> **Directions for this task**
Copy exactly the block of lines between the one containing "for index, bearing" and the one containing "for node in", inclusive.

> **Source material**
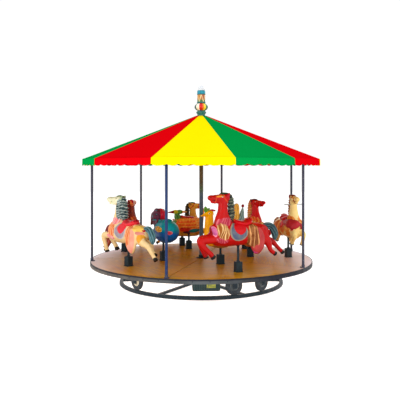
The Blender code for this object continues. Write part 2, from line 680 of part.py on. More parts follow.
RIDES = (
    # name, shapes, bearing, distance from the axis, yaw, belly height, size, paint
    ("red_horse", horse(), 23.0, 1.2375, 0.0, 0.700, 1.00, "red"),
    ("cream_pony", horse(look=14.0, lead=-1.0, reach=0.7), 93.2, 1.328, 10.0, 0.660, 0.94, "cream"),
    ("crimson_horse", horse(reach=0.7), 142.0, 1.200, 0.0, 0.570, 0.90, "red"),
    ("golden_horse", horse(), -166.0, 1.380, 0.0, 0.510, 0.86, "yellow"),
    ("brown_horse", horse(), -117.0, 1.388, 0.0, 0.590, 0.86, "brown"),
    ("cream_horse", horse(look=18.0, lead=-1.0), -55.0, 1.2305, 9.0, 0.663, 0.953, "cream"),
    ("yellow_rooster", rooster(), 27.0, 0.600, 0.0, 0.580, 1.00, "yellow"),
    ("peach_bird", round_bird(), 99.0, 0.760, 0.0, 0.500, 0.90, "orange"),
    ("orange_bird", ruffled_bird(), -167.6, 0.970, 0.0, 0.613, 1.00, "orange"),
    ("blue_bird", round_bird(), -66.7, 0.605, 0.0, 0.626, 1.05, "blue"),
)


def main():
    clear_scene()
    paints = {
        "steel": material("slate_steel", (0.045, 0.055, 0.065), 0.45, 0.6),
        "blue_steel": material("blue_steel", (0.03, 0.07, 0.16), 0.4, 0.5),
        "wood": material("varnished_plywood", (0.42, 0.19, 0.08), 0.35),
        "rubber": material("rubber", (0.03, 0.03, 0.03), 0.8),
        "green": material("motor_green", (0.03, 0.10, 0.05), 0.5),
        "cloth": material("canopy_cloth", (0.80, 0.01, 0.01), 0.6),
        "finial_red": material("finial_red", (0.60, 0.02, 0.03), 0.35),
        "finial_drum": material("finial_drum", (0.60, 0.25, 0.08), 0.4),
        "teal": material("teal", (0.02, 0.30, 0.32), 0.35),
        "lamp": material("lamp_white", (0.85, 0.85, 0.85), 0.25),
        "red": material("red_gloss", (0.65, 0.03, 0.02), 0.3),
        "cream": material("cream_gloss", (0.85, 0.75, 0.55), 0.3),
        "brown": material("brown_gloss", (0.30, 0.04, 0.03), 0.3),
        "orange": material("orange_gloss", (0.75, 0.20, 0.04), 0.3),
        "yellow": material("yellow_gloss", (0.80, 0.50, 0.06), 0.3),
        "blue": material("blue_gloss", (0.02, 0.14, 0.40), 0.3),
    }
    turntable = axis_empty("turntable_axis", (0.0, 0.0, 0.0))
    base_frame(paints["steel"])
    pivot_post(paints["steel"])
    fixed_to_deck = [
        platform_frame(paints["steel"]), deck(paints["wood"]), rim_band(paints["steel"]),
        motor_box(paints["green"]), centre_column(paints["steel"]), canopy_rafters(paints["steel"]),
        canopy_hoop("canopy_hoop", POST_CIRCLE, hoop_height(), paints["steel"]),
        canopy_hoop("canopy_edge", EDGE_CIRCLE, rafter_height(EDGE_CIRCLE) - EDGE_DROP, paints["steel"]),
        canopy_cover(paints["cloth"]), canopy_valance(paints["cloth"]), *finial(paints),
    ]
    for index, bearing in enumerate(POST_BEARINGS, start=1):
        fixed_to_deck.append(post(f"post_{index}", bearing, paints["blue_steel"]))
    for name, shapes, bearing, radius, yaw, belly, size, paint in RIDES:
        fixed_to_deck.append(animal(name, shapes, paints[paint], bearing, radius, yaw, belly, size))
        fixed_to_deck.append(mount(f"{name}_mount", bearing, radius, yaw, belly, paints["steel"]))
    names = [*(f"wheel_{index}" for index in range(1, 5)), "drive_wheel"]
    for name, bearing in zip(names, (*WHEEL_BEARINGS, DRIVE_BEARING)):
        axle = axis_empty(f"{name}_axis", radial(bearing, RING_RADIUS, AXLE_HEIGHT))
        under(axle, wheel(name, bearing, paints["rubber"]))
        under(turntable, axle)
    under(turntable, *fixed_to_deck)


main()
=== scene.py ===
"""The looks of a small fairground carousel: painted ride animals under a striped canopy.

Metres, +Z up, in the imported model's frame. A bearing is measured about +Z from the front (-Y)
towards +X. An animal is made facing +X with its left side towards +Y and its belly at Z = 0,
and is then turned and lifted to its place on the turntable.
"""

import math

import bmesh
import bpy
from mathutils import Matrix, Vector, noise
from mathutils.bvhtree import BVHTree


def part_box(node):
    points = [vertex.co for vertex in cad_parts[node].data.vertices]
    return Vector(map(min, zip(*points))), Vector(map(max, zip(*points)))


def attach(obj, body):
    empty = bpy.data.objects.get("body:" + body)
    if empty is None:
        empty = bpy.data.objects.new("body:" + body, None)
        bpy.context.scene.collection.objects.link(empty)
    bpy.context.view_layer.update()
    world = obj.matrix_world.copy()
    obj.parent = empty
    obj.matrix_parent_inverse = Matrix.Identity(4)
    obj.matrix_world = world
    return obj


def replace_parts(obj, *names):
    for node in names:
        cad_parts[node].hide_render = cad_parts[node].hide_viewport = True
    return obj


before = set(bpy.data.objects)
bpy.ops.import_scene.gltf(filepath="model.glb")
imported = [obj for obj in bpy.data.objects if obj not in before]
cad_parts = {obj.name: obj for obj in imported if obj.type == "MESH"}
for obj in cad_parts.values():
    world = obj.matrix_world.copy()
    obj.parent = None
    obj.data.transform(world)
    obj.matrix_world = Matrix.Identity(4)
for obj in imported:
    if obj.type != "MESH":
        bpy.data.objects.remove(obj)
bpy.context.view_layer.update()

# The photograph's camera
FRAME_PIXELS = 400
FOCAL_PIXELS = 567.7
HORIZON_PIXEL = 166.0
CENTRE_PIXEL = 201.25
EYE = (0.0, -8.58, 1.74)

# Driving dimensions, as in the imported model
DECK_RADIUS = 1.65
DECK_TOP = 0.353
DECK_THICKNESS = 0.018
RING_RADIUS = 1.197
AXLE_HEIGHT = 0.1643
WHEEL_RADIUS = 0.118
WHEEL_WIDTH = 0.050
WHEEL_BEARINGS = {
    "wheel_1": -47.0, "wheel_2": 43.0, "wheel_3": 133.0, "wheel_4": -137.0, "drive_wheel": 21.0,
}
# These wheels get cream hubs and red caps, the rest grey hubs and caps.
CREAM_HUB_WHEELS = ("wheel_1", "wheel_4")
MOTOR_BEARING = 3.0
POST_CIRCLE = 1.622
POST_FOOT_TOP = DECK_TOP + 0.008
POST_BEARINGS = (-140.0, -80.0, -15.4, 59.0, 115.0, 167.0)
FRONT_POST = "post_3"
BOARD_JOINTS = (-140.0, -90.0, -15.4, 59.0, 115.0, 167.0)
SOCKET_TOP = DECK_TOP + 0.1353
CANOPY_APEX = 2.530
CANOPY_FOLD = 1.842
CANOPY_BOTTOM = 1.742
CANOPY_RADIUS = 1.760
FRONT_SEAMS = (-53.7, -20.4, 13.7, 43.2)
SEAM_COUNT = 12

# Looks shared by several functions
SKIN_VOXEL = 0.010
TONE_SWELL = 0.16
MIDDLE_TONE = 0.5
UP = Vector((0.0, 0.0, 1.0))


def srgb(code):
    """A screen colour's hexadecimal code as the linear values that a shader takes."""
    values = [int(code[index:index + 2], 16) for index in (0, 2, 4)]
    return tuple(((value / 255 + 0.055) / 1.055) ** 2.4 for value in values)


def scaled(colour, share):
    return tuple(share * value for value in colour)


def radial(bearing, radius, height=0.0):
    """The point at this bearing from the front, this far from the axis."""
    turn = math.radians(bearing)
    return Vector((radius * math.sin(turn), -radius * math.cos(turn), height))


def outward(bearing):
    """A turn about +Z that carries +X to the outward direction at this bearing."""
    return Matrix.Rotation(math.radians(bearing - 90.0), 4, "Z")


def seam_bearings():
    """Where the canopy's panels meet: the four front seams, and the rest spread evenly round the back."""
    rest = SEAM_COUNT - len(FRONT_SEAMS)
    step = (360.0 - FRONT_SEAMS[-1] + FRONT_SEAMS[0]) / (rest + 1)
    return FRONT_SEAMS + tuple(FRONT_SEAMS[-1] + step * (index + 1) for index in range(rest))


# Materials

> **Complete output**
    for index, bearing in enumerate(POST_BEARINGS, start=1):
        fixed_to_deck.append(post(f"post_{index}", bearing, paints["blue_steel"]))
    for name, shapes, bearing, radius, yaw, belly, size, paint in RIDES:
        fixed_to_deck.append(animal(name, shapes, paints[paint], bearing, radius, yaw, belly, size))
        fixed_to_deck.append(mount(f"{name}_mount", bearing, radius, yaw, belly, paints["steel"]))
    names = [*(f"wheel_{index}" for index in range(1, 5)), "drive_wheel"]
    for name, bearing in zip(names, (*WHEEL_BEARINGS, DRIVE_BEARING)):
        axle = axis_empty(f"{name}_axis", radial(bearing, RING_RADIUS, AXLE_HEIGHT))
        under(axle, wheel(name, bearing, paints["rubber"]))
        under(turntable, axle)
    under(turntable, *fixed_to_deck)


main()
=== scene.py ===
"""The looks of a small fairground carousel: painted ride animals under a striped canopy.

Metres, +Z up, in the imported model's frame. A bearing is measured about +Z from the front (-Y)
towards +X. An animal is made facing +X with its left side towards +Y and its belly at Z = 0,
and is then turned and lifted to its place on the turntable.
"""

import math

import bmesh
import bpy
from mathutils import Matrix, Vector, noise
from mathutils.bvhtree import BVHTree


def part_box(node):
    points = [vertex.co for vertex in cad_parts[node].data.vertices]
    return Vector(map(min, zip(*points))), Vector(map(max, zip(*points)))


def attach(obj, body):
    empty = bpy.data.objects.get("body:" + body)
    if empty is None:
        empty = bpy.data.objects.new("body:" + body, None)
        bpy.context.scene.collection.objects.link(empty)
    bpy.context.view_layer.update()
    world = obj.matrix_world.copy()
    obj.parent = empty
    obj.matrix_parent_inverse = Matrix.Identity(4)
    obj.matrix_world = world
    return obj


def replace_parts(obj, *names):
    for node in names:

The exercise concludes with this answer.